December is a time when companies bring employees together to celebrate. Some go offsite to have a party while others find ways to celebrate onsite. The point is that this is a time when people come together to socialize, thank one another and exchange kindnesses. However, it is also a time when some very serious personal mistakes occur. These usually involve drinking alcohol, and now perhaps getting too high on marijuana (where it is legal). It is a time to choose. Should we take that one more drink or one more puff of weed? The choice we make may have severe consequences leading to death on the highway, a broken relationship because of inappropriate behavior, or a rupture in the workplace due to misplaced anger. Make sure your choice is both on the right side of the law and your personal dignity and integrity. Take care out there. You are important and needed.
Jim approaches you. Jim is your boss. He asks you to give an honest opinion of his idea. What goes through your mind? Do thoughts like: if I tell him what I really think I may lose my job, or, he will think less of me, or, he may not give me that raise I think I deserve. What if his idea is illegal, dangerous or unsafe. Do you make your boss feel good and cosy up to him, or do you tell the truth?
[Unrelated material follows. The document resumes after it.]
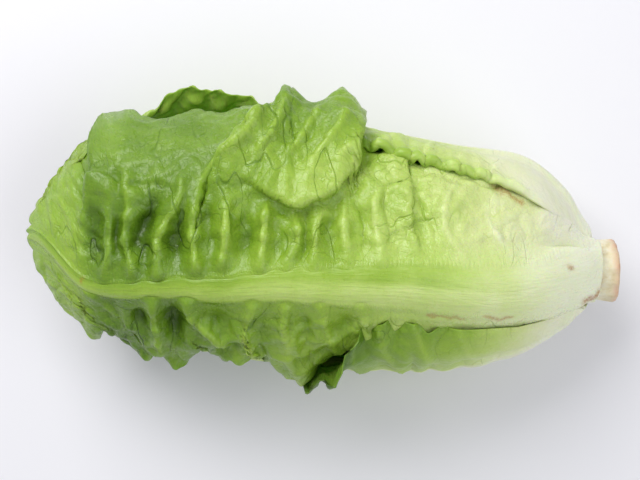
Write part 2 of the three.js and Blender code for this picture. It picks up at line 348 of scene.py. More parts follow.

Maybe you fudge your answer or maybe you tell him what you think is a 'little white lie." What choice will you make?
What do you do when you are confronted with an unpredictable boss? Lucy is caught in an ethical minefield. She never knows what her boss's next move will be. He says one thing and does another; he blames others rather than take ownership for his own decisions; he loves the 'bright lights' when things go right, but hides behind others when things go south; he likes to be liked and gets angry when things don’t go his way; he want's to roll out new products and services before due diligence and process is completed; he operates from misinformation and his own bias without checking facts and coming to grips with his stereotypical approaches. Lucy needs the work and he pays her extremely well; she is competent in what she does and is confident in her abilities. She enjoys her work but is constantly faced with ethical dilemmas. Does all this sound familiar? What should Lucy do? More importantly, what would you do?
Paul thought he was successful. You see Paul was deeply in debt so to get out of debt he robbed a bank. Paul was never caught for his crime. He paid off all of his debts. He thought he was successful, but he is still not out of debt. He owes the bank a huge sum of money. Ah but there is more. After paying off his debt he still had money left over, enough to invest to pursue the good life. Over the years Paul was never caught. Do we forgive Paul or does he still have to pay his dues for robbing the bank? Did Paul build his fortune with money that wasn't rightfully his? What choices does Paul have now? Was he successful? How does this apply in the workplace?
How would you respond to your employer who praises you for a job well done, while knowing full well that your colleague did most of the work?
Would you respond without reference to your colleague? Or, only mention him in passing? Or, make sure he gets most of the credit? Or, move the conversation so that both of you get credit?
How you respond is an ethical choice and will reflect on your integrity.